We consider that the RSPCA should be able to continue to institute private prosecutions on its own behalf. (Paragraph 258)

We agree with this recommendation. It was never our intention to remove the power for the RSPCA to bring a prosecution.

Recommendation 63

We consider that the gravity of the offences under the draft Bill should be reflected in increased sentencing powers. We recommend that certain offences should be triable 'either way'—that is, either summary or indictable—in order to give the courts the ability to impose longer sentences in appropriate cases, and we urge Defra to take this matter up with the Home Office. The offences which should be triable 'either way' should be the clause 2 fighting offence and the most serious cruelty offences under clause 1. We note that such offences would necessarily involve premeditation, whereas a welfare offence might not necessarily be intentional. (Paragraph 264)

We have consulted further with the Home Office who have confirmed both that the sentences are proportionate and that there is no evidence for pressure from courts for sentencing powers that go beyond those contained in the draft Bill (see the written memorandum sent to the Committee by the Magistrates' Association Sentencing Committee).

The Committee highlighted a seeming anomaly that theft of an animal would be an offence triable either way, whereas cruelty to an animal would not. However, the law on theft applies to theft of any object, not just animals, and so has to be triable either way to ensure that the most serious cases can go to Crown Court.

Recommendation 64

We welcome the Government's intention to close the loophole in the current provisions on disqualification by ensuring that an offender cannot circumvent disqualification by transferring ownership and, therefore, custody of an animal. However, we consider that clause 26 does not achieve this intention and we therefore recommend that the activities prohibited by clause 26 of the draft Bill should be extended to include "having custody, control or the power to control animals". (Paragraph 267)

The current power to disqualify is a power to disqualify from having 'custody' of animals. The court has no power to disqualify a person from owning animals at the moment. Therefore, it is not the case that owners need to transfer 'ownership and therefore custody' in order to evade disqualification, as stated by the Committee report.

We do not wish to retain the term 'custody', since this is the term which enforcement authorities currently have difficulty in interpreting. The clause will be redrafted to include an option allowing the court to disqualify a person from 'being party to an arrangement under which he is entitled to control or influence the way in which animals are kept.'

Recommendation 65

We recommend that fighting should automatically attract a disqualification order. We further recommend that certain animal cruelty offences carried out for a profit, such as making 'snuff' videos, should also attract automatic disqualification to reflect the seriousness of the offence (Paragraph 269).

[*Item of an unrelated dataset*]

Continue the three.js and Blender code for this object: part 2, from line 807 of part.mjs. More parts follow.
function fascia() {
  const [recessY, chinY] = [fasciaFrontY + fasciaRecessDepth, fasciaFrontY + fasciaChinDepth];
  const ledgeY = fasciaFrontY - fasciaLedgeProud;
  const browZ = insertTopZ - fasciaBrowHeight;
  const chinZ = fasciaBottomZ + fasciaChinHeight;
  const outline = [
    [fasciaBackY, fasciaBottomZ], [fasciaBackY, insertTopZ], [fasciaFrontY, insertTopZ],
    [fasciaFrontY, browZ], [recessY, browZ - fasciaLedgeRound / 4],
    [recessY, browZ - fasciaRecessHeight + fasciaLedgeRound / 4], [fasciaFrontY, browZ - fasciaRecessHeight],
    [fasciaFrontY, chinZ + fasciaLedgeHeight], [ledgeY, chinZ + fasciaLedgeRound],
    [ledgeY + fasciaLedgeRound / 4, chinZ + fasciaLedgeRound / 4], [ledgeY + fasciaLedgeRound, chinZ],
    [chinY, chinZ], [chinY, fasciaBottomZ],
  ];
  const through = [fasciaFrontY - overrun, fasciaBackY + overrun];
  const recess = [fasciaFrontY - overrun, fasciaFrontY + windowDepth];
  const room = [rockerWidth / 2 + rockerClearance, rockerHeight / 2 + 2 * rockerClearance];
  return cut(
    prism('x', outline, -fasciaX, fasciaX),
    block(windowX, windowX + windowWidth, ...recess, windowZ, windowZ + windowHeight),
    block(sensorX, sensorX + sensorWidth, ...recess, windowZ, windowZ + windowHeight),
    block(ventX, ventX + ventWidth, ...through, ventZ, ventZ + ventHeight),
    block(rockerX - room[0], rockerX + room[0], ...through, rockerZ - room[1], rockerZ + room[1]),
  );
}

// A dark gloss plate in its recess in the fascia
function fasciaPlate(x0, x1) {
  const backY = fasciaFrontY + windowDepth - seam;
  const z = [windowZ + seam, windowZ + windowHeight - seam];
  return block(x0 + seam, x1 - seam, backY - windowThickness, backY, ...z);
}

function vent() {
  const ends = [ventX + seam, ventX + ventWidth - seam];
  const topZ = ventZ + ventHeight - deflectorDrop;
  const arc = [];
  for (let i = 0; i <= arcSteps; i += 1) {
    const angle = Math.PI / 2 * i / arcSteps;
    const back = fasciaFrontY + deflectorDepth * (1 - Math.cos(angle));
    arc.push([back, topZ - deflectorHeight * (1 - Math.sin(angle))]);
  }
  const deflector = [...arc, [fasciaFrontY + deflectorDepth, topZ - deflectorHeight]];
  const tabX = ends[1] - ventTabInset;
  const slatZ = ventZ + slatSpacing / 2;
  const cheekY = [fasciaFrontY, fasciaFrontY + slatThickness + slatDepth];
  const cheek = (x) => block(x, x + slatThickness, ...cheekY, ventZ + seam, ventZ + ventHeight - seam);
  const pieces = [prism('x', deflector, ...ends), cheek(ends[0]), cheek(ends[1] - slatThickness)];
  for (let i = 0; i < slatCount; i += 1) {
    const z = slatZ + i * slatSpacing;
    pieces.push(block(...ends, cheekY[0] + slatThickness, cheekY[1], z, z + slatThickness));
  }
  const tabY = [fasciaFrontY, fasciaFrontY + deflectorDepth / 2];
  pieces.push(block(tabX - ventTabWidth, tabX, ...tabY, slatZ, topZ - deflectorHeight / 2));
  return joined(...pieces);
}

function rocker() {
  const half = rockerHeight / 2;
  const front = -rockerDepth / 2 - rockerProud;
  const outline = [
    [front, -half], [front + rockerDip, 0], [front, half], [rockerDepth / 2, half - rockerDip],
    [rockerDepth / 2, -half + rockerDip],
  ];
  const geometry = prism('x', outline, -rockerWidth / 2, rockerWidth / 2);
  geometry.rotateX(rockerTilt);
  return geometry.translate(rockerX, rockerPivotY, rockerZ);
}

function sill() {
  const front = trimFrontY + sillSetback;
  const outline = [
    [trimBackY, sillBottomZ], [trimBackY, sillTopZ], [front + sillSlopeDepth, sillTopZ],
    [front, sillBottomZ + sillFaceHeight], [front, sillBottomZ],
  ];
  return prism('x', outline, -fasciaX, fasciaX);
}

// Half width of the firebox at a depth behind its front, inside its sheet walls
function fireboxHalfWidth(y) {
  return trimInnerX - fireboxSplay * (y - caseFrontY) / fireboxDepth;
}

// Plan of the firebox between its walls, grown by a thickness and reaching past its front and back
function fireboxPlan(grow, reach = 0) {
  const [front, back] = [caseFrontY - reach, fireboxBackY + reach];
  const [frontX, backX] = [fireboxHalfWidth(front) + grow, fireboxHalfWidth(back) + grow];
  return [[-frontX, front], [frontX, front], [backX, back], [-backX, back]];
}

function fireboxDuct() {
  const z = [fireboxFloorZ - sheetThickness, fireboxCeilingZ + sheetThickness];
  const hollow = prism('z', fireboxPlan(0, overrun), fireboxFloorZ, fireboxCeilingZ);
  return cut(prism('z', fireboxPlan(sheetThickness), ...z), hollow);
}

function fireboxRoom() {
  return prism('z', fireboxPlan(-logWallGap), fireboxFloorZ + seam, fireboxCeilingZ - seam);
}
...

Automatic disqualification prevents the courts from imposing sentences and orders which are proportionate and suited to the facts of the case. We resist the idea of mandatory disqualification orders, particularly as a disqualification engages the rights set out in article 1 of the first protocol to the ECHR (right to peaceful enjoyment of possessions). Such automatic orders could be disproportionate and breach those rights.